AVAILABLE DATA:
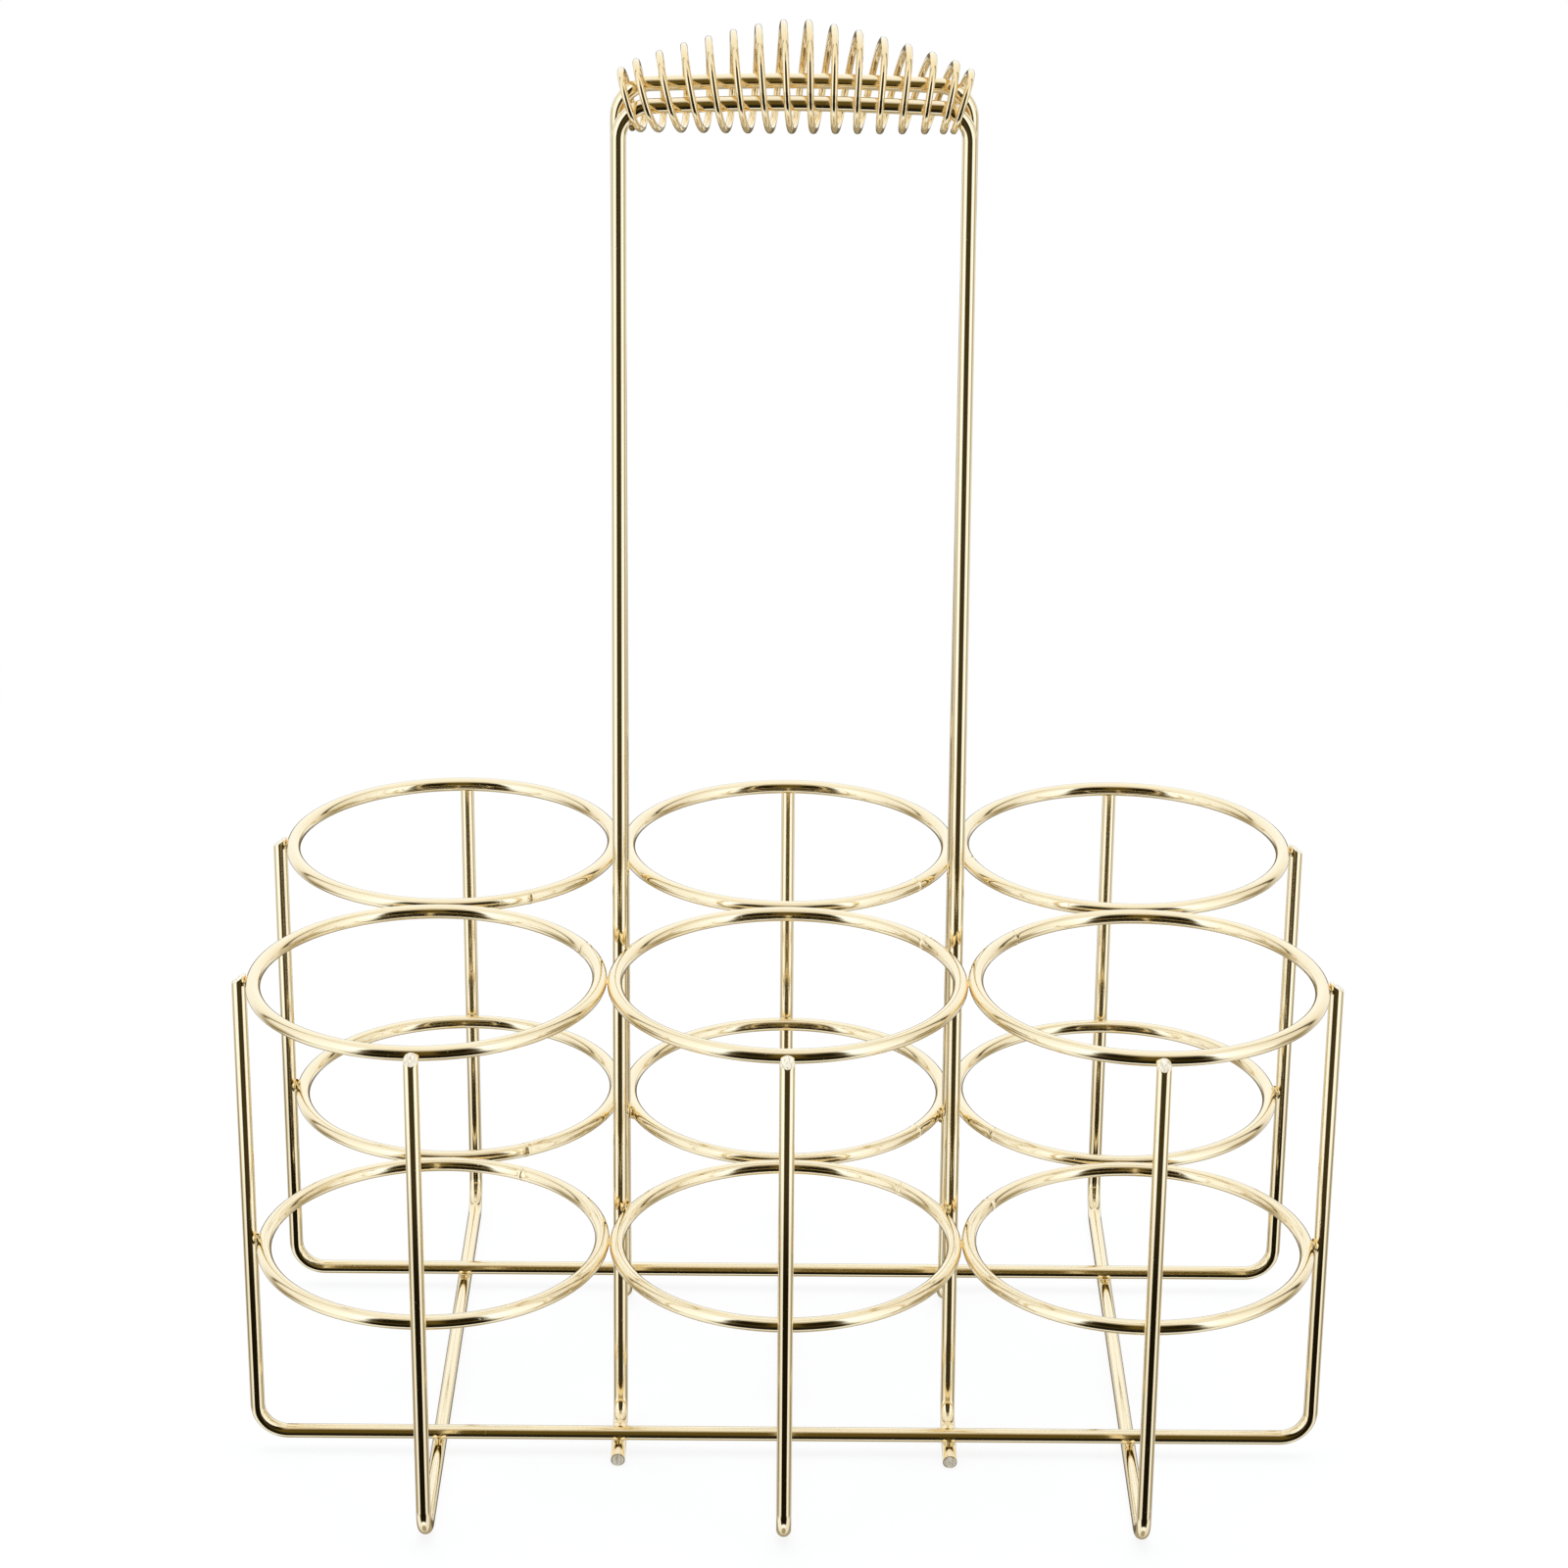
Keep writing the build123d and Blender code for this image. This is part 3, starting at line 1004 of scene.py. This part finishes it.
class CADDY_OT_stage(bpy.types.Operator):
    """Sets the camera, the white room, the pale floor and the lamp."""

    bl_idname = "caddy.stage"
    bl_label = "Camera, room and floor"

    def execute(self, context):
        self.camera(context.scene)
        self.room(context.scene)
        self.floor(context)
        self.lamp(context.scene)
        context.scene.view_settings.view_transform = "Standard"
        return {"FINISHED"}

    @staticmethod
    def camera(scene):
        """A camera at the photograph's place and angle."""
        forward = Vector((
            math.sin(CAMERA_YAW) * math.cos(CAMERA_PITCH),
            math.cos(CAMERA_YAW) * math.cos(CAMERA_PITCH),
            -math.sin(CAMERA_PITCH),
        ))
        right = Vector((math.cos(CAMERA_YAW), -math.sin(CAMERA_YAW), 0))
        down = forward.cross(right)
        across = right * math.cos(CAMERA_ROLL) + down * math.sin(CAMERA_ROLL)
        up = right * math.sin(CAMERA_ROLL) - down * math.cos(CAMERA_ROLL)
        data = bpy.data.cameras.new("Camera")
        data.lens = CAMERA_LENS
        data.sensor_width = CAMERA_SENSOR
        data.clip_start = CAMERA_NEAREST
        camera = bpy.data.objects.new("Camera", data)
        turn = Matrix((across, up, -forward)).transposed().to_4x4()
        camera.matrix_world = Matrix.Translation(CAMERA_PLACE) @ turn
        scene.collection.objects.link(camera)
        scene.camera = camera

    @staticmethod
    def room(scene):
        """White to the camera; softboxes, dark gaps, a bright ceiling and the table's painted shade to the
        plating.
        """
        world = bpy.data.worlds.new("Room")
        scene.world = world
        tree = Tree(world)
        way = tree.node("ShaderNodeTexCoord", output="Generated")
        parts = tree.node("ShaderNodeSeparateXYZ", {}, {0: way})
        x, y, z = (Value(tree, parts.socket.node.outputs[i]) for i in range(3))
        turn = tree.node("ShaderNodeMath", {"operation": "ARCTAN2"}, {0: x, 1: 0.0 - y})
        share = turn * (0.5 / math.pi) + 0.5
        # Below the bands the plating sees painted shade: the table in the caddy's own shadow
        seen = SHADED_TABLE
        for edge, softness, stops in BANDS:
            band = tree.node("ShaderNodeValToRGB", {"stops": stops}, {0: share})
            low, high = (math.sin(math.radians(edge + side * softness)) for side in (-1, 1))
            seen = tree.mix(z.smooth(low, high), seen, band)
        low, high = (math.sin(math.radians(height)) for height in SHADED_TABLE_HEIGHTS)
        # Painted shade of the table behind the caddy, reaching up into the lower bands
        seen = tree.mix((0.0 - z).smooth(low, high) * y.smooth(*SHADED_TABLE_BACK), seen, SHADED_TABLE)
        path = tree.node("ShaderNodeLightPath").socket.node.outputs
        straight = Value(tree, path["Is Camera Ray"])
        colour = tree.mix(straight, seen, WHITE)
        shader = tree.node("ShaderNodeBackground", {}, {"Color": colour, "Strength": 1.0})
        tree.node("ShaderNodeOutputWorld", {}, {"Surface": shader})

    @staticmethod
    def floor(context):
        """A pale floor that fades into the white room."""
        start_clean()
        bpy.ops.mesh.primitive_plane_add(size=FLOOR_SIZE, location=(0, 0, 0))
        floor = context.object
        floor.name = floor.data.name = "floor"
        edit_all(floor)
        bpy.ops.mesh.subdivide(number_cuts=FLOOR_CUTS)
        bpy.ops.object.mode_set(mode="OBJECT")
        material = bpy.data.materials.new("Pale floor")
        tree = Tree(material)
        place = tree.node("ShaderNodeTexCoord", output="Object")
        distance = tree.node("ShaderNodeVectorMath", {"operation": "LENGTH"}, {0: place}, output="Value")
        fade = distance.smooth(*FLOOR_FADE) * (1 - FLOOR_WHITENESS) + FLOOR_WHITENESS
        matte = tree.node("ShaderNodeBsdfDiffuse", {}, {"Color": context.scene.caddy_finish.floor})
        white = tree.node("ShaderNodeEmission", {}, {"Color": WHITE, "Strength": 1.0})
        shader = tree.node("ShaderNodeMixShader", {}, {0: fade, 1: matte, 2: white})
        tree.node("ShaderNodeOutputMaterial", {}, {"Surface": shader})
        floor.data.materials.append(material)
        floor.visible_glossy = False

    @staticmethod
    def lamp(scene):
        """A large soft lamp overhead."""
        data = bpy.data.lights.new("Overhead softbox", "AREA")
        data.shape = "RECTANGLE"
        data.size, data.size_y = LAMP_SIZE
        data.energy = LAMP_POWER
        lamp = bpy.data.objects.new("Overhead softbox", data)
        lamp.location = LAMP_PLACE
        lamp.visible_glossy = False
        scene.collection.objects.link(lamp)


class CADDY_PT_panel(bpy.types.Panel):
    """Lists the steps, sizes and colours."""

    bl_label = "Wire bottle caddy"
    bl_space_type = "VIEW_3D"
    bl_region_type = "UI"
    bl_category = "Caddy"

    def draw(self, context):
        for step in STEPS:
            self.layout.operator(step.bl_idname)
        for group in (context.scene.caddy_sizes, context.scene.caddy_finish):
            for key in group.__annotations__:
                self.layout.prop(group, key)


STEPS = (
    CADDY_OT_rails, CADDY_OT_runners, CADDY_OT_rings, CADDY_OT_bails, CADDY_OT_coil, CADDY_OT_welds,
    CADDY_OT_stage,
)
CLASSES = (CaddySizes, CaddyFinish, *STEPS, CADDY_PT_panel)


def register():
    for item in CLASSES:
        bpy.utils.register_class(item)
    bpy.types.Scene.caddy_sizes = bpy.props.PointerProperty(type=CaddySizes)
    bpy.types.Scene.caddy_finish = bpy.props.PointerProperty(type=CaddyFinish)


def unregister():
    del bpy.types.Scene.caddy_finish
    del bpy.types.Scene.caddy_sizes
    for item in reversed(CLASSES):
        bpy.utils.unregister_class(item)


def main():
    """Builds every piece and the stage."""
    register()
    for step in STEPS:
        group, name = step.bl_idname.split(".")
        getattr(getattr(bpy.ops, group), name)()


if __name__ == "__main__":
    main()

INSTRUCTIONS FOR THE TASK: Print the complete listing again, exactly as it stands.

SOLUTION TO THIS TASK:
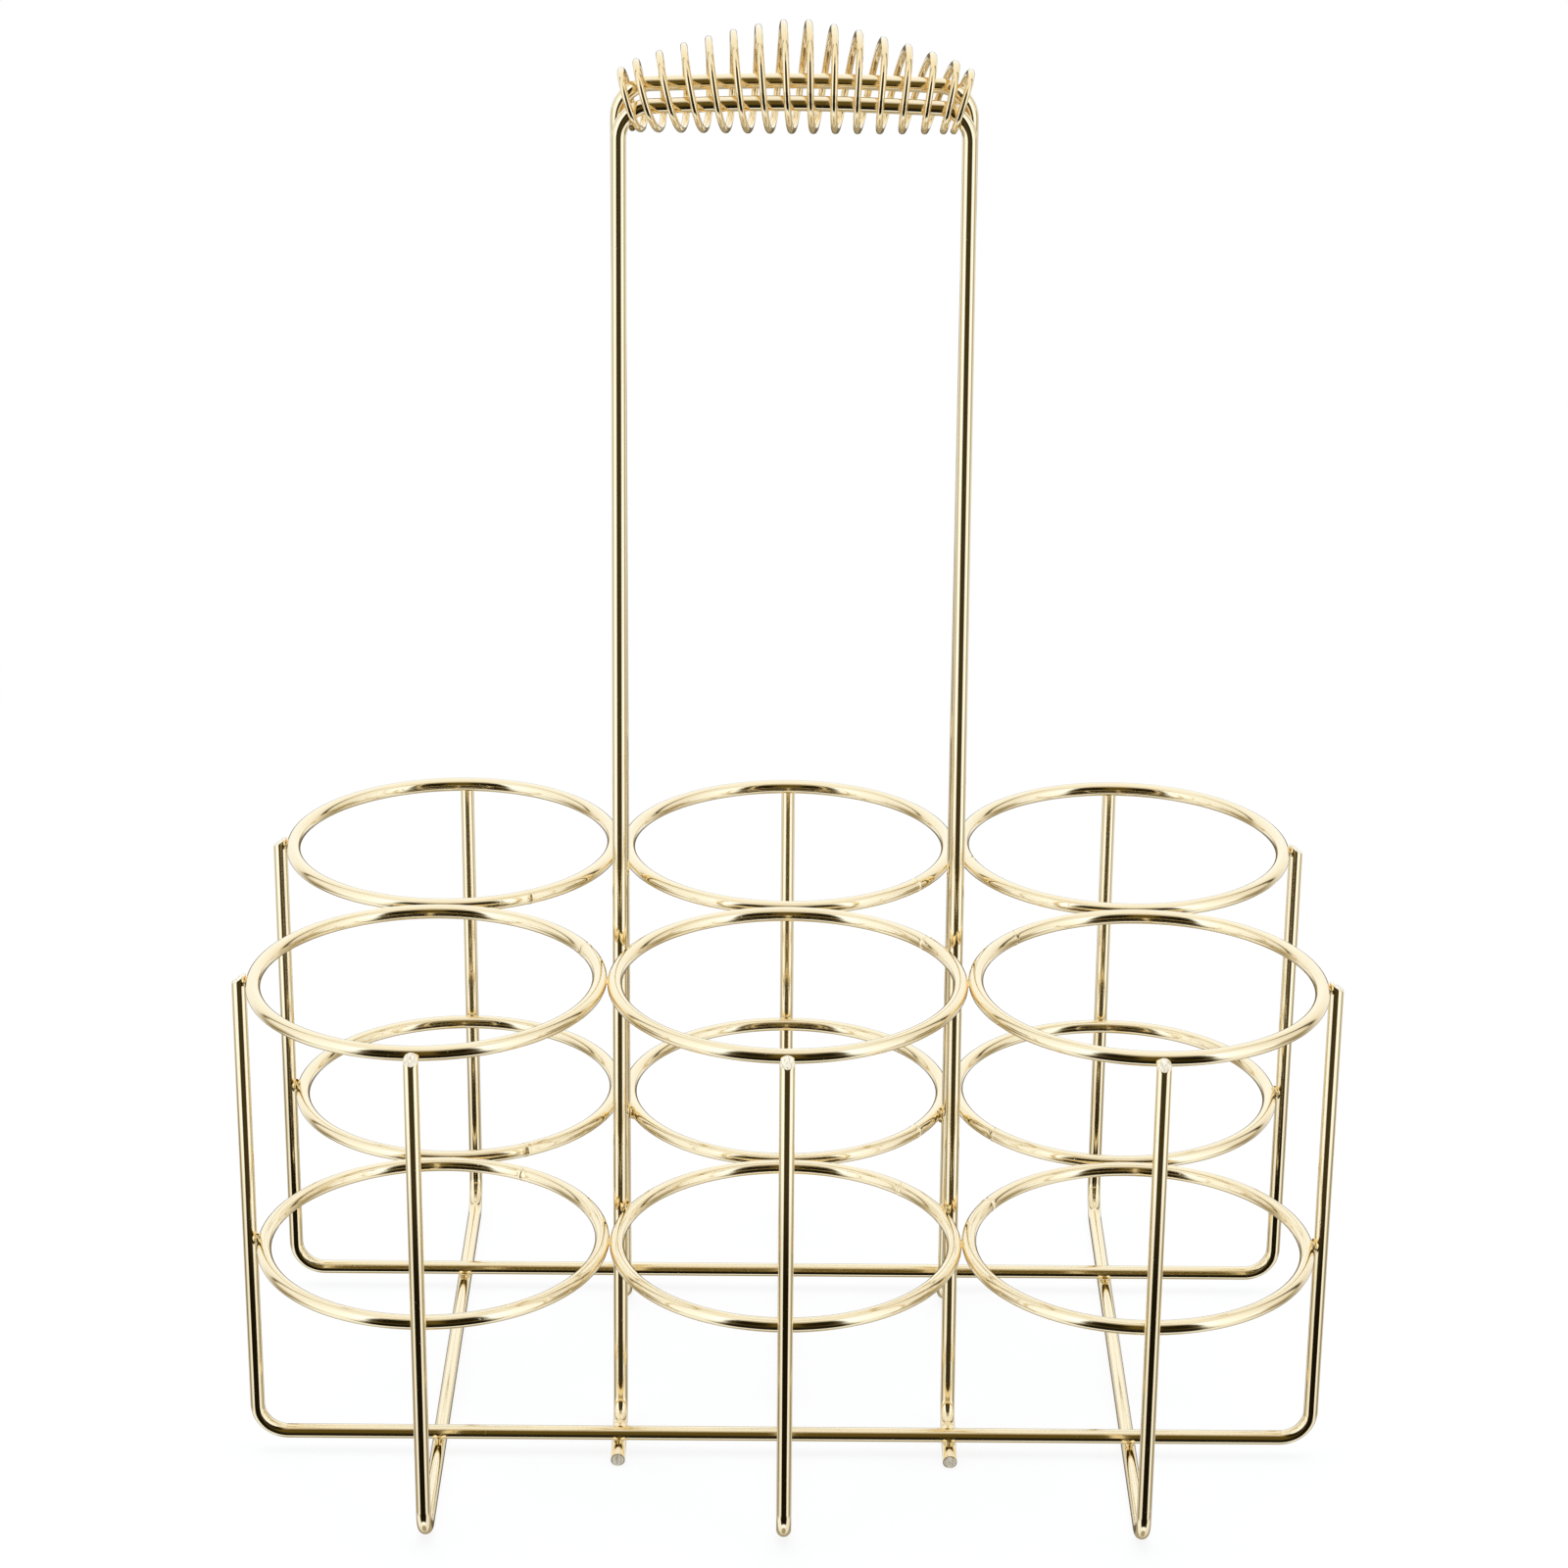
Keep writing the build123d and Blender code for this image. This is part 3, starting at line 1004 of scene.py. This part finishes it.
class CADDY_OT_stage(bpy.types.Operator):
    """Sets the camera, the white room, the pale floor and the lamp."""

    bl_idname = "caddy.stage"
    bl_label = "Camera, room and floor"

    def execute(self, context):
        self.camera(context.scene)
        self.room(context.scene)
        self.floor(context)
        self.lamp(context.scene)
        context.scene.view_settings.view_transform = "Standard"
        return {"FINISHED"}

    @staticmethod
    def camera(scene):
        """A camera at the photograph's place and angle."""
        forward = Vector((
            math.sin(CAMERA_YAW) * math.cos(CAMERA_PITCH),
            math.cos(CAMERA_YAW) * math.cos(CAMERA_PITCH),
            -math.sin(CAMERA_PITCH),
        ))
        right = Vector((math.cos(CAMERA_YAW), -math.sin(CAMERA_YAW), 0))
        down = forward.cross(right)
        across = right * math.cos(CAMERA_ROLL) + down * math.sin(CAMERA_ROLL)
        up = right * math.sin(CAMERA_ROLL) - down * math.cos(CAMERA_ROLL)
        data = bpy.data.cameras.new("Camera")
        data.lens = CAMERA_LENS
        data.sensor_width = CAMERA_SENSOR
        data.clip_start = CAMERA_NEAREST
        camera = bpy.data.objects.new("Camera", data)
        turn = Matrix((across, up, -forward)).transposed().to_4x4()
        camera.matrix_world = Matrix.Translation(CAMERA_PLACE) @ turn
        scene.collection.objects.link(camera)
        scene.camera = camera

    @staticmethod
    def room(scene):
        """White to the camera; softboxes, dark gaps, a bright ceiling and the table's painted shade to the
        plating.
        """
        world = bpy.data.worlds.new("Room")
        scene.world = world
        tree = Tree(world)
        way = tree.node("ShaderNodeTexCoord", output="Generated")
        parts = tree.node("ShaderNodeSeparateXYZ", {}, {0: way})
        x, y, z = (Value(tree, parts.socket.node.outputs[i]) for i in range(3))
        turn = tree.node("ShaderNodeMath", {"operation": "ARCTAN2"}, {0: x, 1: 0.0 - y})
        share = turn * (0.5 / math.pi) + 0.5
        # Below the bands the plating sees painted shade: the table in the caddy's own shadow
        seen = SHADED_TABLE
        for edge, softness, stops in BANDS:
            band = tree.node("ShaderNodeValToRGB", {"stops": stops}, {0: share})
            low, high = (math.sin(math.radians(edge + side * softness)) for side in (-1, 1))
            seen = tree.mix(z.smooth(low, high), seen, band)
        low, high = (math.sin(math.radians(height)) for height in SHADED_TABLE_HEIGHTS)
        # Painted shade of the table behind the caddy, reaching up into the lower bands
        seen = tree.mix((0.0 - z).smooth(low, high) * y.smooth(*SHADED_TABLE_BACK), seen, SHADED_TABLE)
        path = tree.node("ShaderNodeLightPath").socket.node.outputs
        straight = Value(tree, path["Is Camera Ray"])
        colour = tree.mix(straight, seen, WHITE)
        shader = tree.node("ShaderNodeBackground", {}, {"Color": colour, "Strength": 1.0})
        tree.node("ShaderNodeOutputWorld", {}, {"Surface": shader})

    @staticmethod
    def floor(context):
        """A pale floor that fades into the white room."""
        start_clean()
        bpy.ops.mesh.primitive_plane_add(size=FLOOR_SIZE, location=(0, 0, 0))
        floor = context.object
        floor.name = floor.data.name = "floor"
        edit_all(floor)
        bpy.ops.mesh.subdivide(number_cuts=FLOOR_CUTS)
        bpy.ops.object.mode_set(mode="OBJECT")
        material = bpy.data.materials.new("Pale floor")
        tree = Tree(material)
        place = tree.node("ShaderNodeTexCoord", output="Object")
        distance = tree.node("ShaderNodeVectorMath", {"operation": "LENGTH"}, {0: place}, output="Value")
        fade = distance.smooth(*FLOOR_FADE) * (1 - FLOOR_WHITENESS) + FLOOR_WHITENESS
        matte = tree.node("ShaderNodeBsdfDiffuse", {}, {"Color": context.scene.caddy_finish.floor})
        white = tree.node("ShaderNodeEmission", {}, {"Color": WHITE, "Strength": 1.0})
        shader = tree.node("ShaderNodeMixShader", {}, {0: fade, 1: matte, 2: white})
        tree.node("ShaderNodeOutputMaterial", {}, {"Surface": shader})
        floor.data.materials.append(material)
        floor.visible_glossy = False

    @staticmethod
    def lamp(scene):
        """A large soft lamp overhead."""
        data = bpy.data.lights.new("Overhead softbox", "AREA")
        data.shape = "RECTANGLE"
        data.size, data.size_y = LAMP_SIZE
        data.energy = LAMP_POWER
        lamp = bpy.data.objects.new("Overhead softbox", data)
        lamp.location = LAMP_PLACE
        lamp.visible_glossy = False
        scene.collection.objects.link(lamp)


class CADDY_PT_panel(bpy.types.Panel):
    """Lists the steps, sizes and colours."""

    bl_label = "Wire bottle caddy"
    bl_space_type = "VIEW_3D"
    bl_region_type = "UI"
    bl_category = "Caddy"

    def draw(self, context):
        for step in STEPS:
            self.layout.operator(step.bl_idname)
        for group in (context.scene.caddy_sizes, context.scene.caddy_finish):
            for key in group.__annotations__:
                self.layout.prop(group, key)


STEPS = (
    CADDY_OT_rails, CADDY_OT_runners, CADDY_OT_rings, CADDY_OT_bails, CADDY_OT_coil, CADDY_OT_welds,
    CADDY_OT_stage,
)
CLASSES = (CaddySizes, CaddyFinish, *STEPS, CADDY_PT_panel)


def register():
    for item in CLASSES:
        bpy.utils.register_class(item)
    bpy.types.Scene.caddy_sizes = bpy.props.PointerProperty(type=CaddySizes)
    bpy.types.Scene.caddy_finish = bpy.props.PointerProperty(type=CaddyFinish)


def unregister():
    del bpy.types.Scene.caddy_finish
    del bpy.types.Scene.caddy_sizes
    for item in reversed(CLASSES):
        bpy.utils.unregister_class(item)


def main():
    """Builds every piece and the stage."""
    register()
    for step in STEPS:
        group, name = step.bl_idname.split(".")
        getattr(getattr(bpy.ops, group), name)()


if __name__ == "__main__":
    main()